**EXERCISE INSTRUCTIONS**
From the listing that follows, extract every line and set it down unaltered.

+ + +

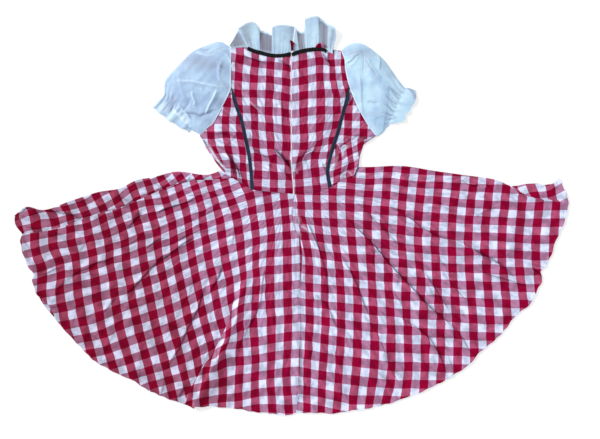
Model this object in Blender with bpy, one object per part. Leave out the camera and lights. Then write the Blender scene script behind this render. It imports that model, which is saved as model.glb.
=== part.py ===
"""A knee-length dirndl dress of checked cotton, laid flat with its back upwards.

The dress lies as a maker would lay it out: the front half of the bodice and of the full-circle
skirt is the lower layer, and the back pieces lie on it. At the left the front of the skirt is
folded over and shows as a strip beside the side seam. The puff sleeves are flattened tubes. The
frill at the back of the neck stands up and has fallen open into three lobes.

World frame: +X to the right, +Y from the hem to the neck, +Z up, with the surface at Z = 0 and
the origin under the middle of the dress. Tables hold millimetres, and MM turns them into metres.
"""
import math
from typing import NamedTuple

import bmesh
import bpy
import numpy as np

MM = 0.001

# Walls, gaps and the heights of the layers.
CLOTH = 1.2  # wall of the checked cotton with its seam allowances
GATHERED = 2.0  # wall of the gathered sleeve cloth
TRIM = 1.0  # wall of the binding and the ribbons
SEAM = 0.3  # gap between two pieces at a seam
LAYER_GAP = 0.5  # air between the front and the back
LOWER = CLOTH / 2  # mid height of the front layer
UPPER = LOWER + CLOTH + LAYER_GAP  # mid height of the back layer
ON_PANEL = UPPER + CLOTH / 2 + SEAM + TRIM / 2  # mid height of a trim that lies on the back
FOLD_RADIUS = (UPPER - LOWER) / 2  # bend of the skirt where the front is folded over
FOLD_STEPS = 4

# Trims and zip.
BINDING_WIDTH = 8.5
RIBBON_WIDTH = 8.5
RIBBON_START = 6.0  # how far below the armhole a ribbon starts
ZIP_SLOT = 3.0  # width between the two panels that the zip lies in
ZIP_WIDTH = ZIP_SLOT - 2 * SEAM
SLIDER_LENGTH = 9.0
SLIDER_HEIGHT = 3.0

# Sleeves.
SLEEVE_TURN = 1.25  # bend of the cloth at a sleeve's two edges
SLEEVE_PUFF = 3.2  # how far the upper side rises over the lower one
SLEEVE_ROWS = 9  # points across one side of a sleeve, one for each corner of the armhole
SLEEVE_GAP = 0.6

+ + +

**TASK RESULT**
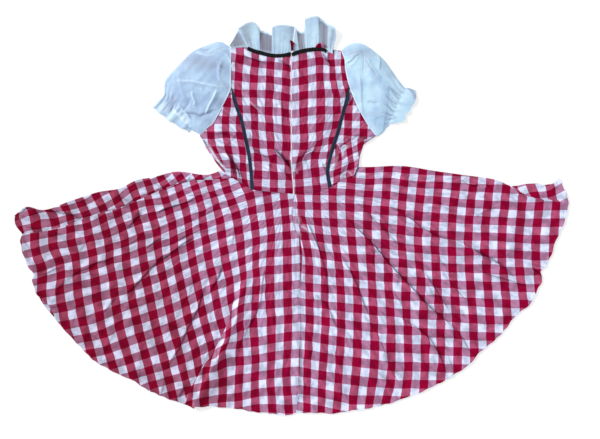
Model this object in Blender with bpy, one object per part. Leave out the camera and lights. Then write the Blender scene script behind this render. It imports that model, which is saved as model.glb.
=== part.py ===
"""A knee-length dirndl dress of checked cotton, laid flat with its back upwards.

The dress lies as a maker would lay it out: the front half of the bodice and of the full-circle
skirt is the lower layer, and the back pieces lie on it. At the left the front of the skirt is
folded over and shows as a strip beside the side seam. The puff sleeves are flattened tubes. The
frill at the back of the neck stands up and has fallen open into three lobes.

World frame: +X to the right, +Y from the hem to the neck, +Z up, with the surface at Z = 0 and
the origin under the middle of the dress. Tables hold millimetres, and MM turns them into metres.
"""
import math
from typing import NamedTuple

import bmesh
import bpy
import numpy as np

MM = 0.001

# Walls, gaps and the heights of the layers.
CLOTH = 1.2  # wall of the checked cotton with its seam allowances
GATHERED = 2.0  # wall of the gathered sleeve cloth
TRIM = 1.0  # wall of the binding and the ribbons
SEAM = 0.3  # gap between two pieces at a seam
LAYER_GAP = 0.5  # air between the front and the back
LOWER = CLOTH / 2  # mid height of the front layer
UPPER = LOWER + CLOTH + LAYER_GAP  # mid height of the back layer
ON_PANEL = UPPER + CLOTH / 2 + SEAM + TRIM / 2  # mid height of a trim that lies on the back
FOLD_RADIUS = (UPPER - LOWER) / 2  # bend of the skirt where the front is folded over
FOLD_STEPS = 4

# Trims and zip.
BINDING_WIDTH = 8.5
RIBBON_WIDTH = 8.5
RIBBON_START = 6.0  # how far below the armhole a ribbon starts
ZIP_SLOT = 3.0  # width between the two panels that the zip lies in
ZIP_WIDTH = ZIP_SLOT - 2 * SEAM
SLIDER_LENGTH = 9.0
SLIDER_HEIGHT = 3.0

# Sleeves.
SLEEVE_TURN = 1.25  # bend of the cloth at a sleeve's two edges
SLEEVE_PUFF = 3.2  # how far the upper side rises over the lower one
SLEEVE_ROWS = 9  # points across one side of a sleeve, one for each corner of the armhole
SLEEVE_GAP = 0.6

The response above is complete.